1. Technical Field
This invention is directed to a method of substantially completely catalytically oxidizing methanol vapor and/or formaldehyde contained in a heated carrier gas and, more particularly, to a method of treating exhaust gases generated by burning a methanol fuel in an internal combustion engine.
2. Description of the Prior Art
As an alternative fuel for automotive vehicles, methanol (CH.sub.3 OH) has a high octane number that allows a spark-ignited internal combustion engine to operate at a high compression ratio for improved fuel economy. However, methanol fueled vehicles yield emissions of undesirable partial oxidation products, such as formaldehyde, as well as of unburned fuel, especially during the cold start portion of the driving cycle. Because of its potency as an eye irritant and as an ozone precursor, the formaldehyde emitted from methanol fueled vehicles must be efficiently reduced to a minimum.

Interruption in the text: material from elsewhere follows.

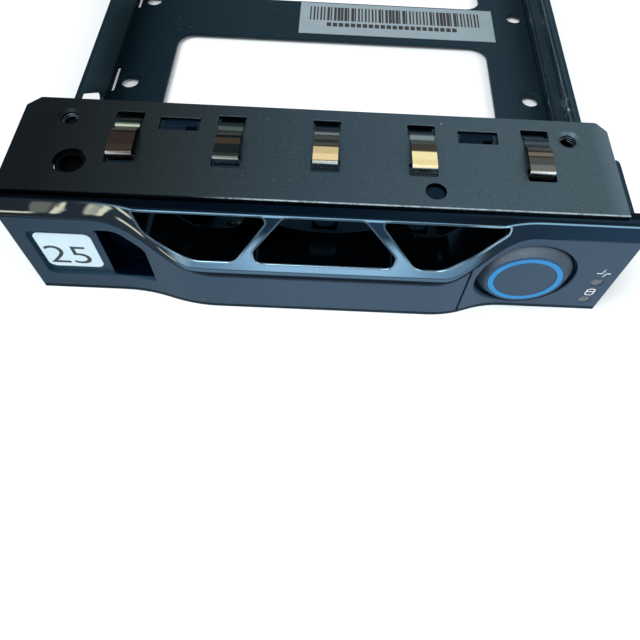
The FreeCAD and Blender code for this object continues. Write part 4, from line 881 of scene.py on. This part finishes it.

Since methanol fueled engines of the future may be calibrated for a wide range of operations from stoichiometric conditions to lean burn conditions, the catalyst must be effective for complete oxidation of methanol over a wide range of methanol fuel mixtures supplied to the engine.

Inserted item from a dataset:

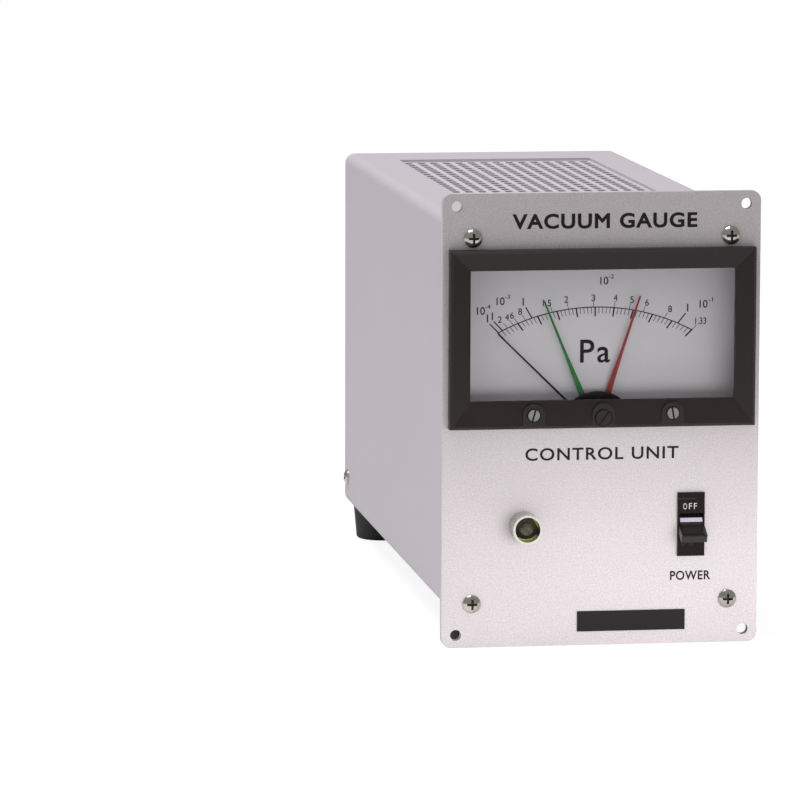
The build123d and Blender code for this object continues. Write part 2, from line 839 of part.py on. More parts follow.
def gear_face(teeth, cut, bore):
    """A gear drawn about its own axis, with its cut teeth centred on the upward direction."""
    pitch_r = gear_module * teeth / 2
    root_r = pitch_r - dedendum_ratio * gear_module
    tip_r = pitch_r + addendum_ratio * gear_module
    step = 360 / teeth
    half_pitch = tooth_thickness_ratio * pi * gear_module / 2
    half_root = half_pitch + dedendum_ratio * gear_module * sin(radians(flank_angle))
    half_tip = half_pitch - addendum_ratio * gear_module * sin(radians(flank_angle))
    sink = gear_module / 4
    foot = [(-half_root, root_r - sink), (half_root, root_r - sink)]
    tooth = outline(foot + [(half_tip, tip_r), (-half_tip, tip_r)])
    face = Circle(root_r)
    for i in range(cut):
        face += Rot(0, 0, (i - (cut - 1) / 2) * step) * tooth
    return face - Circle(bore)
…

To date, the prior art has been concerned with either a lean or a stoichiometric engine calibration. In U.S. Pat. No. 4,304,761 there is described the preparation of an active silver (Ag) catalyst for the control of emissions from a methanol fueled vehicle, the engine of which is calibrated for lean burn conditions as exhibited by the test data of said patent. This patent concluded that the base metal silver alone would completely oxidize methanol at low concentrations, but only in the presence of excess oxygen (lean mixtures), to carbon dioxide and water vapor without production of deleterious amounts of aldehydes (3% or less), ethers, or carbon monoxide. More recent studies have shown that a 3% conversion of methanol, present in the exhaust gas, to aldehydes is not acceptable as a nonregulated automotive emission. The study in the said patent used a laboratory simulation of the exhaust gas from an engine that would require a lean air/fuel mixture to yield an exhaust gas containing 1% excess oxygen. The results of the study of both the treated silver catalyst and other catalysts for oxidizing methanol (all pretreated by heating at 800.degree. C. for six hours) were obtained at a space velocity of 300,000 Hr.sup.-1 and were based on results for granular catalytic support material (i.e., without monolithic substrate). This space velocity should not be compared with the space velocities applicable to comparable catalysts based on monolith substrates.

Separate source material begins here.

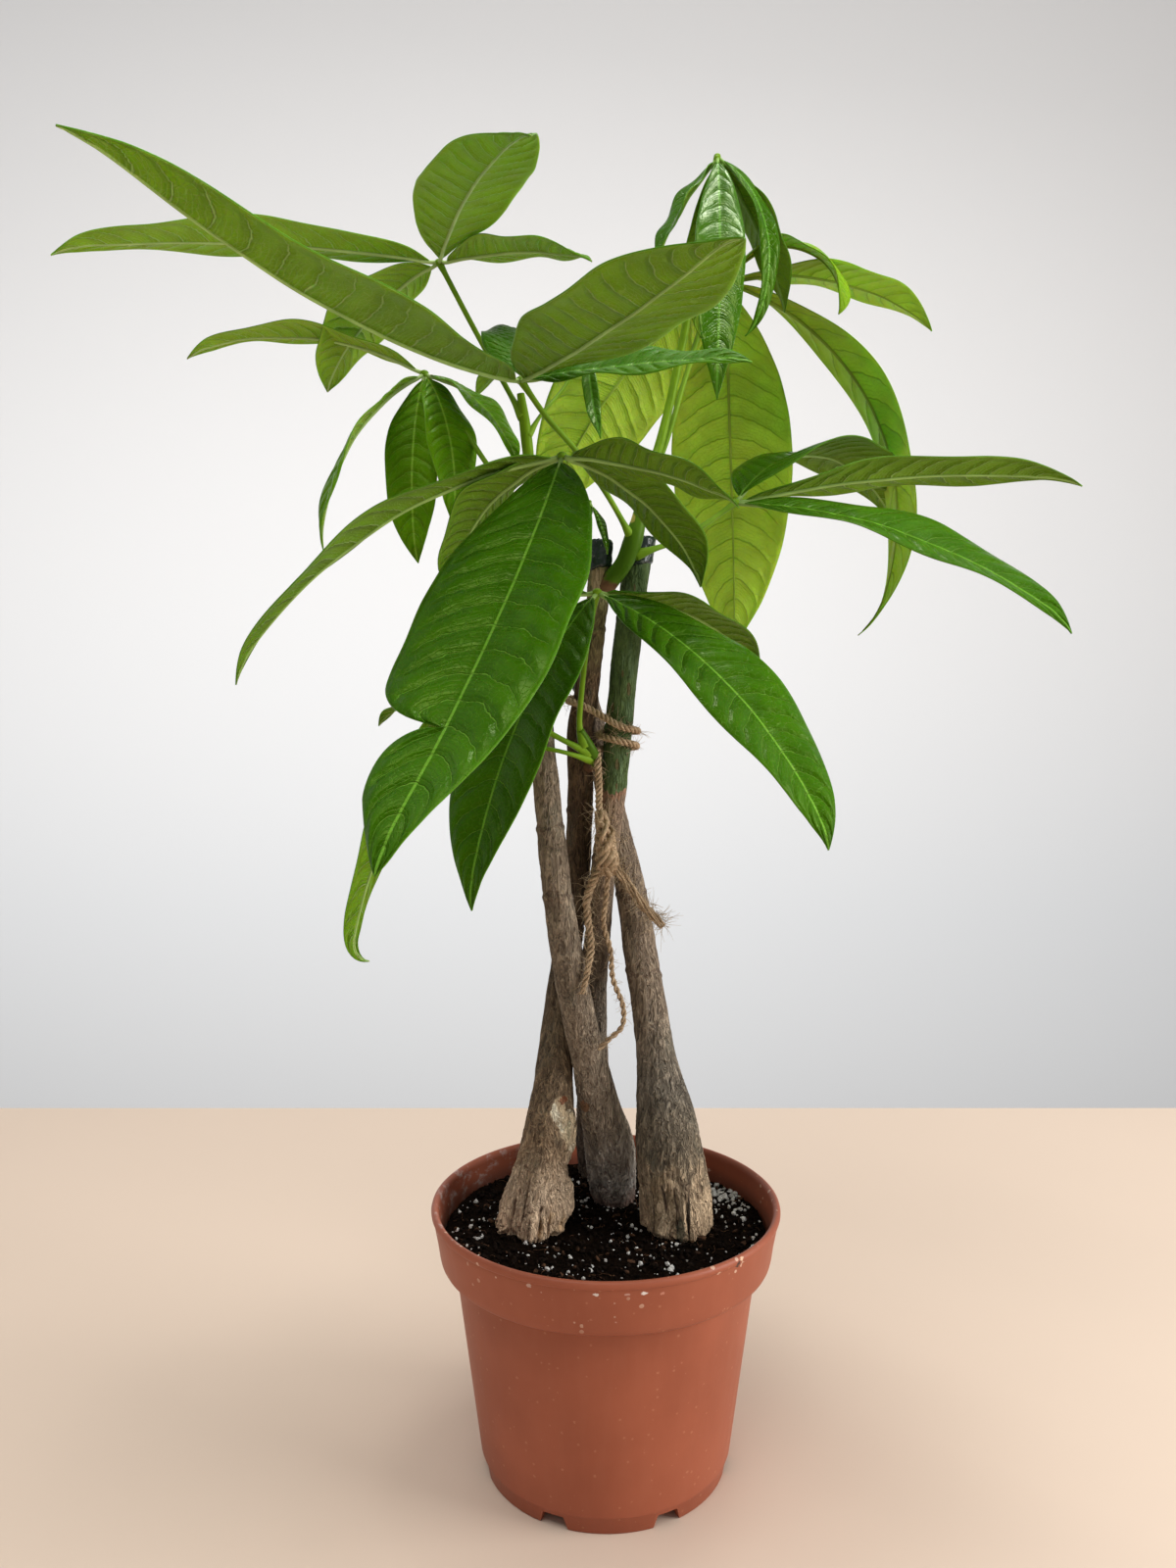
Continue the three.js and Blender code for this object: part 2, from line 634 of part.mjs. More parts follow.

The results in the said patent show that certain catalysts, such as palladium and rhodium, did not function as well as the silver catalyst under the test conditions, and that patent reports that these materials have an undesirable affinity for producing aldehydes. There was no investigation of how silver, or any of the other catalysts employed, would perform in the presence of little or no oxygen or at conditions typical of exhaust gases issuing from an internal combustion engine.
In U.S. patent application Ser. No. 921,027 (assigned to the assignee of this invention), it is demonstrated that palladium, when supported on a monolithic ceramic substrate of a desirable cell density, is effective in converting methanol to CO.sub.2 and water vapor accompanied by little or no formaldehyde formation when the engine is calibrated for stoichiometric conditions.
Silver and palladium have not been used together in any specific separated sequence for treatment of exhaust gas containing alcohol vapor. The prior art, in the use of sequential treatment of exhaust gases, has been concerned only with the exhaust gases from a gasoline fueled vehicle, which gases are emitted at much higher temperatures. Such is exemPlified in (i) U.S. Pat. No. 3,503,715 which used two separate pellet bed catalysts, (ii) U.S. Pat. No. 3,896,616 which combined an extraneous fuel with gasoline exhaust gases at temperatures of 500-1400.degree. F. to reduce nitrogen oxides, hydrocarbons, and carbon monoxide to acceptable levels (each bed of which comprised the same catalyst), and (iii) U.S. Pat. No. 4,225,561 wherein the catalyst of the first bed was comprised of comingled silver and palladium and the catalyst of the second bed was comprised of chromium. None of these patents discuss the concept or need for reducing formaldehyde as a result of converting methanol fuel since gasoline was the only fuel involved.
Thus it remains a problem to be able to effectively oxidize residual alcohol vapor, particularly methanol, in the exhaust gas of an alcohol fueled vehicle to ensure that little aldehydes remain in the exhaust gas, regardless of whether the engine uses a rich, lean, or stoichiometric air/fuel mixture.